Your objective –
Repeat everything in the material exactly.

Begin

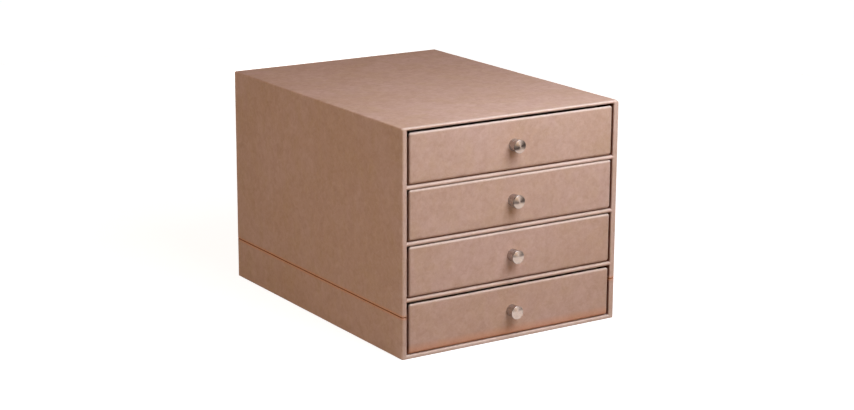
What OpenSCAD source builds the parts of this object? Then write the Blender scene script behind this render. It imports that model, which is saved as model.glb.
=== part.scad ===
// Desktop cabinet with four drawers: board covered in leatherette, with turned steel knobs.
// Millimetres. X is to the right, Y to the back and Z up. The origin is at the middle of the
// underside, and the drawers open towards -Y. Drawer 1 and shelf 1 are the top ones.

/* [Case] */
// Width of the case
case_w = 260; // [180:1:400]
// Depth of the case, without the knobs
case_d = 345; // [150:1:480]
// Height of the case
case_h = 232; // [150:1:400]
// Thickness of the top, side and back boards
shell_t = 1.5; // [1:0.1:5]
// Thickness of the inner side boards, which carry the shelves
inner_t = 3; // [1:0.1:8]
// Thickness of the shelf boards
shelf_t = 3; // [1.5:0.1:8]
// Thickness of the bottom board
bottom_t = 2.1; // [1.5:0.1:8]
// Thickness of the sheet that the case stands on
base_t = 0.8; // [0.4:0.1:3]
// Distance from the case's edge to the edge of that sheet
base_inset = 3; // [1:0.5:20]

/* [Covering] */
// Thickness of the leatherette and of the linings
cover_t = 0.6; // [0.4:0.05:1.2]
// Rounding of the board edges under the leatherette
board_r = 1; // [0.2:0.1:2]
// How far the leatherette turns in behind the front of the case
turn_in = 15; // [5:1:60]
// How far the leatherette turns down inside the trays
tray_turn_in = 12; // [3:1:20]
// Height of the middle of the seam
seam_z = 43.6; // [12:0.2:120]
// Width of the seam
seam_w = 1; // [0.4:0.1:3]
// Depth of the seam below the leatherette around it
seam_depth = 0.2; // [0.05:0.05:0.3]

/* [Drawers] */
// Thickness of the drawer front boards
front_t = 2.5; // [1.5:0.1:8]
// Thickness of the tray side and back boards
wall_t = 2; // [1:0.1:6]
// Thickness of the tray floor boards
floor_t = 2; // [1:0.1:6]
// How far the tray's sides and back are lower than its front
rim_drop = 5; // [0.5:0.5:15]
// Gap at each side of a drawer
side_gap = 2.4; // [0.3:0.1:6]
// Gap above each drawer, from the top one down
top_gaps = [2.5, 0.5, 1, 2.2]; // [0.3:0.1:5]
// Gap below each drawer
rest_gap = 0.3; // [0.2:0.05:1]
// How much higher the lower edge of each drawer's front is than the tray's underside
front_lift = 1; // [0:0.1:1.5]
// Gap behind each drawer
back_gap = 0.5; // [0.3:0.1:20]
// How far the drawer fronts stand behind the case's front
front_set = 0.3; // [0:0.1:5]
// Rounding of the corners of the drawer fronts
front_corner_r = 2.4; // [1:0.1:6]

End

Right answer –
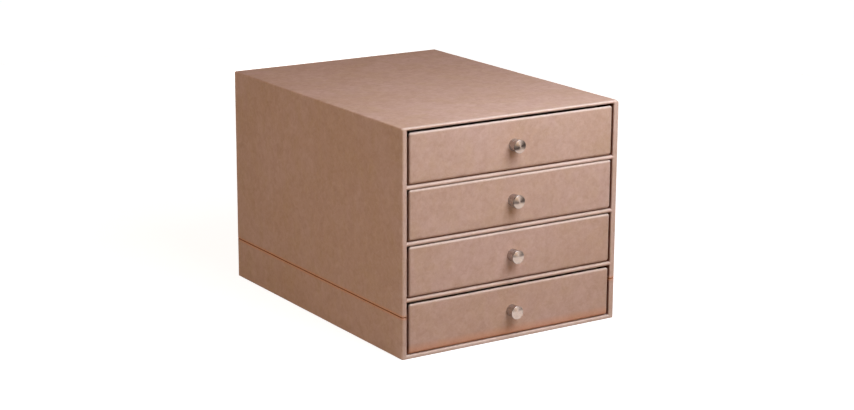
What OpenSCAD source builds the parts of this object? Then write the Blender scene script behind this render. It imports that model, which is saved as model.glb.
=== part.scad ===
// Desktop cabinet with four drawers: board covered in leatherette, with turned steel knobs.
// Millimetres. X is to the right, Y to the back and Z up. The origin is at the middle of the
// underside, and the drawers open towards -Y. Drawer 1 and shelf 1 are the top ones.

/* [Case] */
// Width of the case
case_w = 260; // [180:1:400]
// Depth of the case, without the knobs
case_d = 345; // [150:1:480]
// Height of the case
case_h = 232; // [150:1:400]
// Thickness of the top, side and back boards
shell_t = 1.5; // [1:0.1:5]
// Thickness of the inner side boards, which carry the shelves
inner_t = 3; // [1:0.1:8]
// Thickness of the shelf boards
shelf_t = 3; // [1.5:0.1:8]
// Thickness of the bottom board
bottom_t = 2.1; // [1.5:0.1:8]
// Thickness of the sheet that the case stands on
base_t = 0.8; // [0.4:0.1:3]
// Distance from the case's edge to the edge of that sheet
base_inset = 3; // [1:0.5:20]

/* [Covering] */
// Thickness of the leatherette and of the linings
cover_t = 0.6; // [0.4:0.05:1.2]
// Rounding of the board edges under the leatherette
board_r = 1; // [0.2:0.1:2]
// How far the leatherette turns in behind the front of the case
turn_in = 15; // [5:1:60]
// How far the leatherette turns down inside the trays
tray_turn_in = 12; // [3:1:20]
// Height of the middle of the seam
seam_z = 43.6; // [12:0.2:120]
// Width of the seam
seam_w = 1; // [0.4:0.1:3]
// Depth of the seam below the leatherette around it
seam_depth = 0.2; // [0.05:0.05:0.3]

/* [Drawers] */
// Thickness of the drawer front boards
front_t = 2.5; // [1.5:0.1:8]
// Thickness of the tray side and back boards
wall_t = 2; // [1:0.1:6]
// Thickness of the tray floor boards
floor_t = 2; // [1:0.1:6]
// How far the tray's sides and back are lower than its front
rim_drop = 5; // [0.5:0.5:15]
// Gap at each side of a drawer
side_gap = 2.4; // [0.3:0.1:6]
// Gap above each drawer, from the top one down
top_gaps = [2.5, 0.5, 1, 2.2]; // [0.3:0.1:5]
// Gap below each drawer
rest_gap = 0.3; // [0.2:0.05:1]
// How much higher the lower edge of each drawer's front is than the tray's underside
front_lift = 1; // [0:0.1:1.5]
// Gap behind each drawer
back_gap = 0.5; // [0.3:0.1:20]
// How far the drawer fronts stand behind the case's front
front_set = 0.3; // [0:0.1:5]
// Rounding of the corners of the drawer fronts
front_corner_r = 2.4; // [1:0.1:6]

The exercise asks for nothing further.